On May 15, 2008, the Benjamins filed suit against Naida Singleton, Cail, and Pee Dee for injuries and damages resulting from the automobile accident. Auto-Owners filed a declaratory judgment action on December 19, 2008, seeking a declaration that the auto policy did not provide coverage for Cail because at the time of the accident he was not a permissive driver as required by the policy. The court disagreed, determining that Cail was a permissive driver under the policy at the time of the accident.
On June 14, 2011, Auto-Owners and the Benjamins entered into a settlement agreement that provided that Auto-Owners would pay the Benjamins the auto policy limits of $300,000. In turn, the Benjamins released Cail and Auto-Owners under the auto policy and signed a covenant not to execute against Singleton and Pee Dee.

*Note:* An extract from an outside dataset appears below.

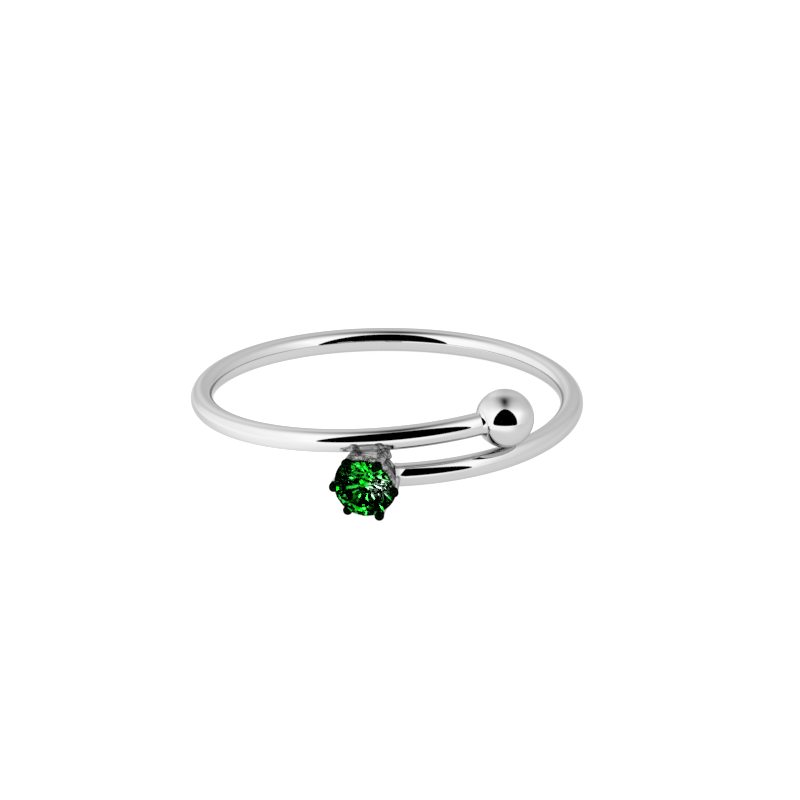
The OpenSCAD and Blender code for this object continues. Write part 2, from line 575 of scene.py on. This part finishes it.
def make_wire(material):
    sides = 64
    points = []
    rows = 0
    for centre, out, side in wire_rings():
        rows += 1
        for j in range(sides):
            a = 360 * j / sides
            points.append(centre + WIRE_R * (cos(a) * out + sin(a) * side))
    faces = [tuple(reversed(f)) for f in grid_faces(rows, sides)]
    faces.append(tuple(range(sides)))
    faces.append(tuple(reversed(range((rows - 1) * sides, rows * sides))))
    return as_metal(mesh_object("band_wire", points, faces, [material]))


def make_ball(material):
    points, faces = revolve(sphere_profile(BALL_R, 64), 128, False)
    place = resting() @ arm(UPPER_BEND, UPPER_LEAN) @ turn(BALL_ANGLE, "Z")
    place = place @ shift(BAND_R + BALL_OUT, 0, 0)
    return as_metal(mesh_object("end_ball", [place @ p for p in points], faces, [material]))


def make_join(material):
    """The hollow flare of solder that leads from the upper wire to the ball."""
    arm_frame = resting() @ arm(UPPER_BEND, UPPER_LEAN)
    ball = arm_frame @ turn(BALL_ANGLE, "Z") @ Vector((BAND_R + BALL_OUT, 0, 0))
    end = arm_frame @ turn(BALL_ANGLE - math.degrees(BALL_R / BAND_R), "Z")
    out, along, side = (end.to_3x3() @ axis for axis in Matrix.Identity(3))
    origin = end @ Vector((BAND_R, 0, 0))
    offset = ball - origin
    inner_r = 0.5 * WIRE_R
    depth_in_ball = 0.2 * MM
    sides = 96
    steps = 20

    def on_ball(spoke, across, radius):
        """Where along the wire this spoke round its axis meets the ball."""
        rise = radius - offset.dot(spoke)
        return offset.dot(along) - math.sqrt(BALL_R**2 - offset.dot(across) ** 2 - rise**2)

    columns = []
    for j in range(sides):
        a = 360 * j / sides
        spoke = cos(a) * out + sin(a) * side
        across = cos(a) * side - sin(a) * out
        meeting = on_ball(spoke, across, WIRE_R)
        start = Vector((meeting - FLARE_LENGTH, WIRE_R - FLARE_SUNK))
        bend = Vector((meeting - 0.3 * FLARE_LENGTH, WIRE_R))
        top = WIRE_R + FLARE_RISE
        finish = Vector((on_ball(spoke, across, top), top))
        column = []
        for i in range(steps + 1):
            t = i / steps
            column.append((1 - t) ** 2 * start + 2 * t * (1 - t) * bend + t**2 * finish)
        column.append((finish.x + depth_in_ball, inner_r))
        column.append((start.x, inner_r))
        columns.append([origin + z * along + r * spoke for z, r in column])
    rows = steps + 3
    points = [column[i] for i in range(rows) for column in columns]
    faces = [tuple(reversed(f)) for f in grid_faces(rows, sides, True)]
    return as_metal(mesh_object("ball_join", points, faces, [material]))


def make_fillet(material):
    """The hollow flare of solder from the lower wire to the basket, on the front and the top."""
    frame = resting() @ arm(LOWER_BEND, LOWER_LEAN)
    inner_r = 0.5 * WIRE_R
    steps = 24
    sides = 96
    rings = []
    for i in range(steps + 1):
        t = i / steps
        angle = FILLET_START + (FILLET_END - FILLET_START) * t
        rings.append((angle, WIRE_R - FLARE_SUNK * (1 - t), FILLET_RISE * t**2))
    rings.append((FILLET_END, inner_r, 0))
    rings.append((FILLET_START, inner_r, 0))
    points = []
    for angle, radius, rise in rings:
        out = Vector((cos(angle), sin(angle), 0))
        for j in range(sides):
            a = 360 * j / sides
            share = max(0, cos(a - FILLET_SIDE)) ** 2
            spoke = cos(a) * out + sin(a) * Vector((0, 0, 1))
            points.append(frame @ (BAND_R * out + (radius + rise * share) * spoke))
    faces = grid_faces(len(rings), sides, True)
    return as_metal(mesh_object("basket_fillet", points, faces, [material]))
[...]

The settlement agreement further provided that Auto-Owners reserved the right to seek a declaratory judgment to determine whether the CGL policy provided coverage for the automobile accident. The Benjamins agreed that if the court determined that the CGL policy provided coverage for their claims, the total recovery available would be the aggregate amount of $300,000 from the auto policy and the applicable limits of the CGL policy.
Auto-Owners filed a declaratory judgment action on July 8, 2011. Both Auto-Owners and the Benjamins filed cross-motions for summary judgment as to whether the CGL policy provided coverage for the Benjamins’ claims.

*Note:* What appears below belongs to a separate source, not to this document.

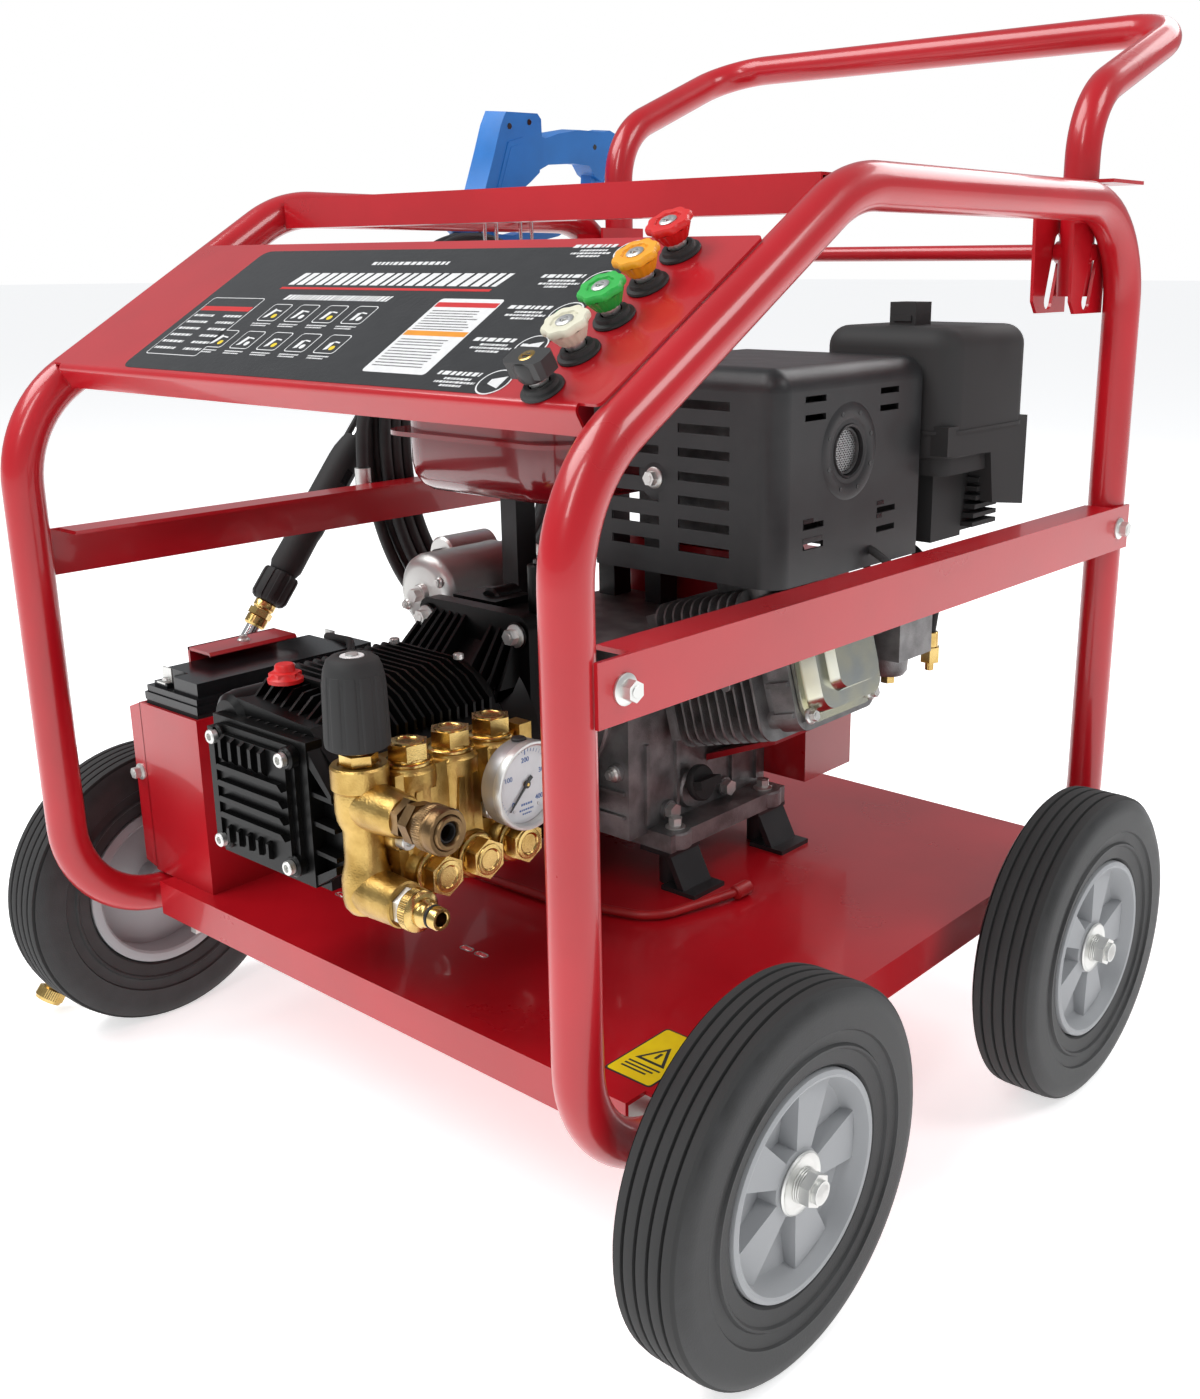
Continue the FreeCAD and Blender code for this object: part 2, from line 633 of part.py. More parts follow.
def fan_shrouds():
    """Fan housing with its round starter cover at the rear, and the sheet under the cylinder."""
    x, z = D.crank_x, D.crank_z
    low = D.block_rear + 0.3
    case = Part.makeBox(262, 84, 212, V(x - 124, low, z - 102)).fuse(
        Part.makeCylinder(132, 84, V(x, low, z + 6), V(0, 1, 0)))
    hollow = Part.makeCylinder(122, 76, V(x, low - 1, z + 6), V(0, 1, 0))
    dome = Part.makeCone(104, 84, 30, V(x, low + 84, z + 6), V(0, 1, 0))
    dome_in = Part.makeCone(100, 78, 26, V(x, low + 75, z + 6), V(0, 1, 0))
    housing = case.cut(hollow).fuse(dome).cut(dome_in)
    rope_x, rope_z = rope_place()
    housing = housing.cut(Part.makeCylinder(4, 60, V(rope_x, low + 70, rope_z), V(0, 1, 0)))
    under = plate([(x + 92, z - 66), (x + 170, z - 34), (x + 168, z - 30), (x + 92, z - 60)], "y",
                  bore_low(), D.block_rear)
    return group([made(housing), made(under)])


def bore_low():
    return D.bore_y - 3


def recoil_handle():
    """Grip of the pull starter on the first of its rope."""
    x, z = rope_place()
    y = D.block_rear + 118.6
    grip = Part.makeBox(46, 12, 14, V(x - 23, y, z - 7))
    grip = grip.makeFillet(5, grip.Edges)
    return made(grip.fuse(Part.makeCylinder(2.5, 66, V(x, y - 64, z), V(0, 1, 0))))


def fuel_tank():
    """Two pressed halves with a seam flange, hollow inside, on four separate stays."""
    def half(low_half, high_half, low_z, high_z):
        cx, cy = -101.5, 102.5
        faces = []
        for (hx, hy), z in ((low_half, low_z), (high_half, high_z)):
            corners = [V(cx + a * hx, cy + b * hy, z) for a, b in ((-1, -1), (1, -1), (1, 1), (-1, 1))]
            faces.append(Part.makePolygon(corners + corners[:1]))
        return Part.makeLoft(faces, True)
    lower = half((84, 112), (108, 138), 502, 556)
    upper = half((108, 138), (98, 128), 556, 640)
    skin = lower.fuse(upper).removeSplitter()
    space = half((80, 108), (104, 134), 506, 556).fuse(half((104, 134), (94, 124), 556, 636))
    neck = Part.makeCylinder(26, 10, V(-101.5, 150, 636)).cut(Part.makeCylinder(22, 12, V(-101.5, 150, 635)))
    flange = Part.makeBox(230, 290, 3, V(-216.5, -42.5, 554))
    tank = skin.fuse(flange).cut(space).cut(Part.makeCylinder(22, 12, V(-101.5, 150, 632))).fuse(neck)
    stays = [Part.makeBox(20, 24, 501.8 - 385.4, V(x, y, 385.4)) for x in (-120, -60) for y in (20, 150)]
    return group([made(solid) for solid in [tank] + stays])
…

In 2013, the court granted the Benjamins’ motion for summary judgment and denied Auto-Owners’ cross-motion. The court subsequently denied Auto-Owners’ motion to alter or amend. Auto-Owners appealed.
On appeal, Auto-Owners contended that the CGL policy’s endorsement provided no coverage for the automobile accident because of “the same or similar coverage” provided by the auto policy.
The court disagreed, finding that Pee Dee satisfied the requirements for CGL coverage as listed in the endorsement. Specifically, Pee Dee did not own the 2004 Toyota Tacoma pickup truck involved in the accident; the truck was not registered in Pee Dee’s name; the truck was not leased or rented to Pee Dee for more than 90 consecutive days; the truck was used in Pee Dee’s business; and the truck was one of the six vehicles described in the declarations section of the auto policy. Although the truck was covered by the auto policy, the court agreed with the trial court that the endorsement also provided coverage.
The court noted that the endorsement clause provided coverage under the CGL policy for bodily injury and property damage arising out of an automobile accident in limited circumstances, “but only if you do not have any other insurance available to you which affords the same or similar coverage.” Because the term “similar” was not defined in the CGL policy or its endorsement, the court said, the term was ambiguous, and the trial court properly construed the endorsement in favor of coverage. The trial court’s ruling was affirmed.